═══ Stored data ═══

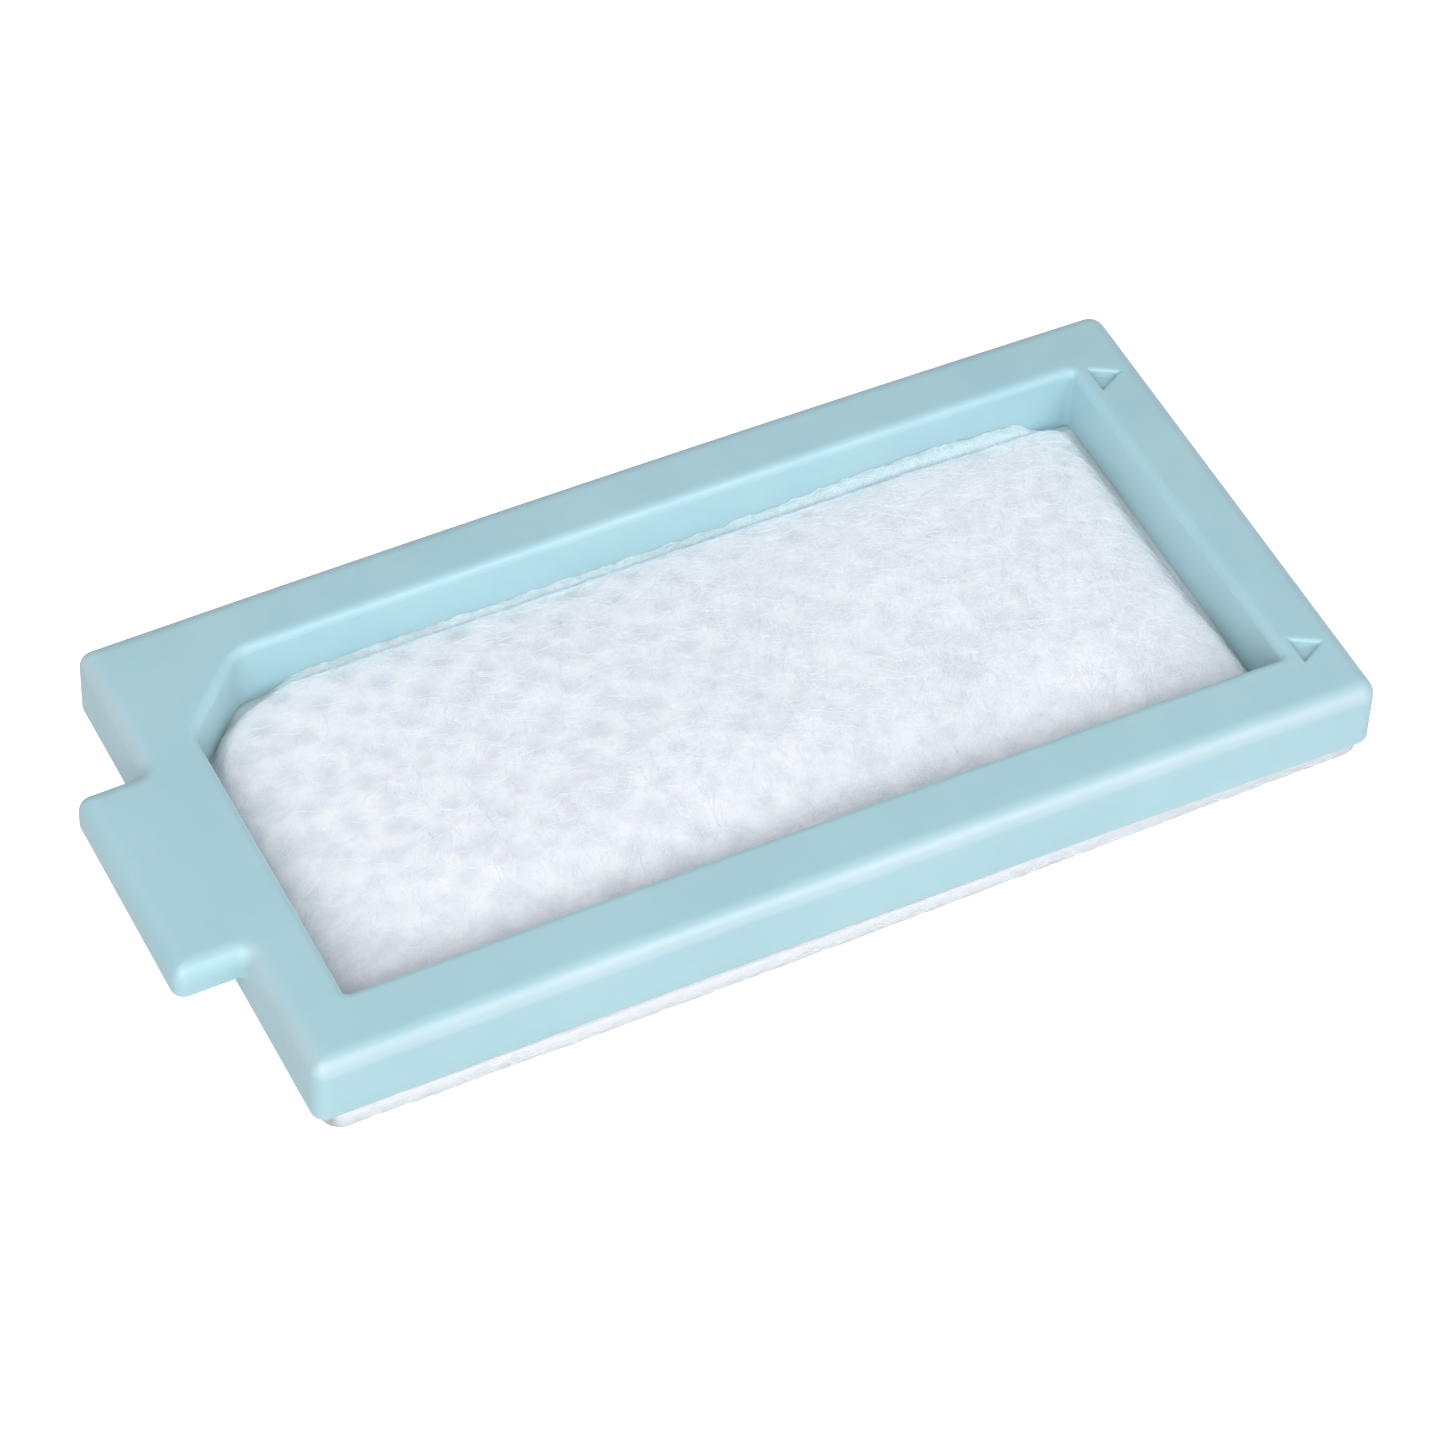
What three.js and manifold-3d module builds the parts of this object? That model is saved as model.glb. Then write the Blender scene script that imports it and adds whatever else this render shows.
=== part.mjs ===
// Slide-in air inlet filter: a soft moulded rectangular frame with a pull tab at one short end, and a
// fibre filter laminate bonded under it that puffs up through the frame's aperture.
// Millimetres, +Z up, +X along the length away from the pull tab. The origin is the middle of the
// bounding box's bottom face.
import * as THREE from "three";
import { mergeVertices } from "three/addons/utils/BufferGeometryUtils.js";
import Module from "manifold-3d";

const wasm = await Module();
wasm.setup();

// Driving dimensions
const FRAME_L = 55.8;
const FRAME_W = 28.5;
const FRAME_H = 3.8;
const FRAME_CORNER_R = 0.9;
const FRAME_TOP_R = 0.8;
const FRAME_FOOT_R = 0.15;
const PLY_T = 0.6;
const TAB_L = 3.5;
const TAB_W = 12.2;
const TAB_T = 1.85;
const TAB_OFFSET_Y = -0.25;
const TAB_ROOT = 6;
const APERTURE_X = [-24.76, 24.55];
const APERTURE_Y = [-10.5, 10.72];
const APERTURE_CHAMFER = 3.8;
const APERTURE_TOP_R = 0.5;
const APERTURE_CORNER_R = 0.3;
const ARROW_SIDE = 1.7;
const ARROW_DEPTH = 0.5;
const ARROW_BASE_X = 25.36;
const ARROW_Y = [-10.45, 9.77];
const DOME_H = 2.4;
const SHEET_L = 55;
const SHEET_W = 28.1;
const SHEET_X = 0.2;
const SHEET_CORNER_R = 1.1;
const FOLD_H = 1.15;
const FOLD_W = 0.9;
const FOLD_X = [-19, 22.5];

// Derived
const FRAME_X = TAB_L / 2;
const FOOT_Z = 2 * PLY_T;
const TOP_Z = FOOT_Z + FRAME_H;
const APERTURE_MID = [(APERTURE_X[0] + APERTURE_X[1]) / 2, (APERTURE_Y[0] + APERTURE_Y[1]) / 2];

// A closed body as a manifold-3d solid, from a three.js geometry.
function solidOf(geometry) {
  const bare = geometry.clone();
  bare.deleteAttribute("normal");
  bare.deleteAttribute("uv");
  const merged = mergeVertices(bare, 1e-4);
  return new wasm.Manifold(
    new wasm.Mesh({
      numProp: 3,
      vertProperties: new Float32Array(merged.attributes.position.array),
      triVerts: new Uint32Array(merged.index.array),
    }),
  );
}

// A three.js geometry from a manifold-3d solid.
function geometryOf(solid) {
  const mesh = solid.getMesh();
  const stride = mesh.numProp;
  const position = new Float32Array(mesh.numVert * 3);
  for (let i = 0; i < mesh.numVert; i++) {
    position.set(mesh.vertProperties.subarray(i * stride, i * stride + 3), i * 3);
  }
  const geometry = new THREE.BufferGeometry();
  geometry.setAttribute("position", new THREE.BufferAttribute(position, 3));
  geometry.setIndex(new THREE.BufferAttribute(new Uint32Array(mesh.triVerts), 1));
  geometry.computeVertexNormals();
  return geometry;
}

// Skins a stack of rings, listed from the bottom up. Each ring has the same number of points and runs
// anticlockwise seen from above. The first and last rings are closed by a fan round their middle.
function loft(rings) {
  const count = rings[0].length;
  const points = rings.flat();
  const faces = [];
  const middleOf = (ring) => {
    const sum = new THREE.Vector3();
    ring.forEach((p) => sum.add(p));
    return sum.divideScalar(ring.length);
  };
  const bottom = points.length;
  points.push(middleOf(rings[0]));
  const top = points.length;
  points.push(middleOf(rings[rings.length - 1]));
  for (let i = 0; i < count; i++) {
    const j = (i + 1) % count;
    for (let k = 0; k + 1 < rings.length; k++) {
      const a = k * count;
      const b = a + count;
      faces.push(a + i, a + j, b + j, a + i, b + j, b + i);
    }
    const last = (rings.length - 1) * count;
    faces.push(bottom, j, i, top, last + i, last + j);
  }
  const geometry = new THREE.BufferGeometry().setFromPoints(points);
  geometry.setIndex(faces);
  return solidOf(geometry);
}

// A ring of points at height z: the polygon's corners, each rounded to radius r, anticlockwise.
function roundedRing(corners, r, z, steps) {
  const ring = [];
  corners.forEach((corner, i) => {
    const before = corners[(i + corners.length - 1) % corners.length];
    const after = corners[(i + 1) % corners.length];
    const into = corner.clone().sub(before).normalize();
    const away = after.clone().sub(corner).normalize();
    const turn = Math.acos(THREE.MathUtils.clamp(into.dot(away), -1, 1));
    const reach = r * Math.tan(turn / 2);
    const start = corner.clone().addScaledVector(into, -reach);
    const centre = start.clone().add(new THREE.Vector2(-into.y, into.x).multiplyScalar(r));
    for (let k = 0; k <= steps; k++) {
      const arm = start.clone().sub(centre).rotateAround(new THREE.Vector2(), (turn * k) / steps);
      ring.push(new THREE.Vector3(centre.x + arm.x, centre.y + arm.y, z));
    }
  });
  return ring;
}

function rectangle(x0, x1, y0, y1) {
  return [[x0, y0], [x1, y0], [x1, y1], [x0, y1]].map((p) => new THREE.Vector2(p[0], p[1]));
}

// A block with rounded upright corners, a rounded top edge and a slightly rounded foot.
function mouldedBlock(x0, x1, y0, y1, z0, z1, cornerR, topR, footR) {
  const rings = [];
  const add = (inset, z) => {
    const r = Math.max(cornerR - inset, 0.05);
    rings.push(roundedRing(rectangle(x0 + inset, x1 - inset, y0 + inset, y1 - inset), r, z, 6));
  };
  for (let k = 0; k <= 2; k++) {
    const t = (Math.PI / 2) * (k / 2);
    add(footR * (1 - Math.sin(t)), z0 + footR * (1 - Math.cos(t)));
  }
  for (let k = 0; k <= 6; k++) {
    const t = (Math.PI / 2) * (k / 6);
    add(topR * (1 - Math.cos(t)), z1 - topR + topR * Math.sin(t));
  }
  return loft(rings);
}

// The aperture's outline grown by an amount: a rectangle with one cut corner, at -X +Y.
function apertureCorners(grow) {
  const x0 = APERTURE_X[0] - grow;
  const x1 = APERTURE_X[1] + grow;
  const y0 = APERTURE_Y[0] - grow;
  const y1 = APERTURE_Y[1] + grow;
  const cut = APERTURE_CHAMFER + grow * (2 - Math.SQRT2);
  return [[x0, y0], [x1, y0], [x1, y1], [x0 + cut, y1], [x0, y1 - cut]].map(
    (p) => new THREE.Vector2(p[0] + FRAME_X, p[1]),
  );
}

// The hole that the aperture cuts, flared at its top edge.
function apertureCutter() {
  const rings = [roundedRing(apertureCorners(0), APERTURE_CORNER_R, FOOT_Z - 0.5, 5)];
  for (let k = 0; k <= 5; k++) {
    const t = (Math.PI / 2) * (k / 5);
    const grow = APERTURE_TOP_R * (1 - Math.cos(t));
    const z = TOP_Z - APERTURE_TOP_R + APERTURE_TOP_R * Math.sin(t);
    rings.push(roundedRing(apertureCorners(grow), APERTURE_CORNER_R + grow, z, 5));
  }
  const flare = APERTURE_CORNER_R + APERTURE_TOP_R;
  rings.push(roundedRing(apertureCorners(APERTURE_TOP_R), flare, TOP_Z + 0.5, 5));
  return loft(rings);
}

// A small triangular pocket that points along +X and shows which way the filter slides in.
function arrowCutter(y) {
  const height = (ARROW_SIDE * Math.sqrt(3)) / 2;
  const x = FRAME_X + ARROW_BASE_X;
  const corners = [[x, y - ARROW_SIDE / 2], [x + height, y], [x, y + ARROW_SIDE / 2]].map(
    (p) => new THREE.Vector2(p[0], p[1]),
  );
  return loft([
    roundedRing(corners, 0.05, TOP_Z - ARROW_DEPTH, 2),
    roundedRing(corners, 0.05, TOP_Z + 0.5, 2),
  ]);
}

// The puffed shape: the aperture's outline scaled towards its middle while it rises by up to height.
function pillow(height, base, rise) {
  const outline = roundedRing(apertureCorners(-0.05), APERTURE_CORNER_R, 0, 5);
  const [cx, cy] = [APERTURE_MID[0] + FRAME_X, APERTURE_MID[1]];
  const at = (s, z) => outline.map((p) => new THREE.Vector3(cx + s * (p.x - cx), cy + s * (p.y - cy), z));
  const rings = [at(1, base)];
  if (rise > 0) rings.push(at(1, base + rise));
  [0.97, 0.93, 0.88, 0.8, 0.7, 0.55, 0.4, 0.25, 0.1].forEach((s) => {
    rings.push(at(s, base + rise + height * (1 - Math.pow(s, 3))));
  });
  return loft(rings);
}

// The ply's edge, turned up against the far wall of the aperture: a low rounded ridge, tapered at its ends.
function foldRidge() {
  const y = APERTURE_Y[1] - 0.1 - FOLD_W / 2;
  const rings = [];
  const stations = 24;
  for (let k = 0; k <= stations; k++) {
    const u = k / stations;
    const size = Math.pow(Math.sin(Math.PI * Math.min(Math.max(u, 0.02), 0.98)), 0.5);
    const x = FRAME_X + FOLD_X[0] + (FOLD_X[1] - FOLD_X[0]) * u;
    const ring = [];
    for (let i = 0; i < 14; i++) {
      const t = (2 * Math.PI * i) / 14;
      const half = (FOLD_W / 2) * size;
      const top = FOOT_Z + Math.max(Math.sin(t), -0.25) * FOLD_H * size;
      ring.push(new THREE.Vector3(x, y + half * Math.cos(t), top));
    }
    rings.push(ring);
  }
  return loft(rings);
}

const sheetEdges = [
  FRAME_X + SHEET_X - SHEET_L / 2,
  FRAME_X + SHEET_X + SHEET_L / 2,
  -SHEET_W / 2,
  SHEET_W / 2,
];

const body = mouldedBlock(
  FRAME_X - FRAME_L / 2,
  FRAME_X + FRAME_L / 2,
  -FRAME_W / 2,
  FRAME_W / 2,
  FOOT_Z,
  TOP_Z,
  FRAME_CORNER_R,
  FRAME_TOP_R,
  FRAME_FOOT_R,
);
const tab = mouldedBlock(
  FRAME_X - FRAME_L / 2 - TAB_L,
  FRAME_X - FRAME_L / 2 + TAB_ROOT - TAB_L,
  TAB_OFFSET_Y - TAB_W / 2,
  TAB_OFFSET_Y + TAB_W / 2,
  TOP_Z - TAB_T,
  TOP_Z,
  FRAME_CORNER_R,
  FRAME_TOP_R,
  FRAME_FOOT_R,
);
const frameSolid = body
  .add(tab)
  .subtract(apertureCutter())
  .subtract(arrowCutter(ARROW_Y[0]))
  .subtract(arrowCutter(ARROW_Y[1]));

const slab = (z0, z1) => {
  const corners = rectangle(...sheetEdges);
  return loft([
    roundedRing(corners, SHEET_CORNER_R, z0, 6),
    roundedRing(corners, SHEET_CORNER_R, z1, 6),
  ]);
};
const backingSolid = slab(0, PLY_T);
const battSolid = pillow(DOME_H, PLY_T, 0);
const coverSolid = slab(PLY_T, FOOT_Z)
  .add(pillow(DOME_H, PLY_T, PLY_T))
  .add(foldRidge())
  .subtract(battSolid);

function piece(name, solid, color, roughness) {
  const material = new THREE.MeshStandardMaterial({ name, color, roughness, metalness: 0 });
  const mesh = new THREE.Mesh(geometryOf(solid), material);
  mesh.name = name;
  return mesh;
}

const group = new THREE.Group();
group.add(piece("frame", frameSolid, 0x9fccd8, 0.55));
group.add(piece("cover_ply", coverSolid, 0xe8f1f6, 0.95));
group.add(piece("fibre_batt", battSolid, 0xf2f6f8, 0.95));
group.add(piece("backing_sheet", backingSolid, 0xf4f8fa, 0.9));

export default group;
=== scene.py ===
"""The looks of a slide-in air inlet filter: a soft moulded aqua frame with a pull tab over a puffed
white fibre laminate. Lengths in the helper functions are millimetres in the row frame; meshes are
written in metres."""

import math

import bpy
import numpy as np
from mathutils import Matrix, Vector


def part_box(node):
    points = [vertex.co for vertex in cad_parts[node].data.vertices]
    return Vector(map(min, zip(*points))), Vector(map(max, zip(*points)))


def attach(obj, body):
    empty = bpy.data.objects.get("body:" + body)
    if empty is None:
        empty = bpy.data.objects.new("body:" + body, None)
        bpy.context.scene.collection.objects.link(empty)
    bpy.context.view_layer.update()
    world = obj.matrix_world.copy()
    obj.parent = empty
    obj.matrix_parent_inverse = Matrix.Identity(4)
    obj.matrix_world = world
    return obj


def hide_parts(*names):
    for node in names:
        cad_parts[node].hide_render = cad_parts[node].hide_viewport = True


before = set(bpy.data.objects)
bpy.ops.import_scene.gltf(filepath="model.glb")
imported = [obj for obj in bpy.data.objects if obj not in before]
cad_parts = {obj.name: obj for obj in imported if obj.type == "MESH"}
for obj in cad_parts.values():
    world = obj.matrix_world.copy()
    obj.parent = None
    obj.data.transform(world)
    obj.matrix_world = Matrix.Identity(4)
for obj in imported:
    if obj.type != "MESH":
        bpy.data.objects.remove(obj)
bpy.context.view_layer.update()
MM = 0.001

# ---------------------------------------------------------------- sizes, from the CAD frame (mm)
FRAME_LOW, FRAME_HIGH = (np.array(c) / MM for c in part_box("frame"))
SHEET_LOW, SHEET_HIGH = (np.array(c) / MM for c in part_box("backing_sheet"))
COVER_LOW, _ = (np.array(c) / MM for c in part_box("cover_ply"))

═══

**Short problem**
What is wanted is an exact copy of the lines from the line containing "const slab = (z0, z1)" to the line containing "if empty is", both lines included, and of no other line.

**Result below**
const slab = (z0, z1) => {
  const corners = rectangle(...sheetEdges);
  return loft([
    roundedRing(corners, SHEET_CORNER_R, z0, 6),
    roundedRing(corners, SHEET_CORNER_R, z1, 6),
  ]);
};
const backingSolid = slab(0, PLY_T);
const battSolid = pillow(DOME_H, PLY_T, 0);
const coverSolid = slab(PLY_T, FOOT_Z)
  .add(pillow(DOME_H, PLY_T, PLY_T))
  .add(foldRidge())
  .subtract(battSolid);

function piece(name, solid, color, roughness) {
  const material = new THREE.MeshStandardMaterial({ name, color, roughness, metalness: 0 });
  const mesh = new THREE.Mesh(geometryOf(solid), material);
  mesh.name = name;
  return mesh;
}

const group = new THREE.Group();
group.add(piece("frame", frameSolid, 0x9fccd8, 0.55));
group.add(piece("cover_ply", coverSolid, 0xe8f1f6, 0.95));
group.add(piece("fibre_batt", battSolid, 0xf2f6f8, 0.95));
group.add(piece("backing_sheet", backingSolid, 0xf4f8fa, 0.9));

export default group;
=== scene.py ===
"""The looks of a slide-in air inlet filter: a soft moulded aqua frame with a pull tab over a puffed
white fibre laminate. Lengths in the helper functions are millimetres in the row frame; meshes are
written in metres."""

import math

import bpy
import numpy as np
from mathutils import Matrix, Vector


def part_box(node):
    points = [vertex.co for vertex in cad_parts[node].data.vertices]
    return Vector(map(min, zip(*points))), Vector(map(max, zip(*points)))


def attach(obj, body):
    empty = bpy.data.objects.get("body:" + body)
    if empty is None:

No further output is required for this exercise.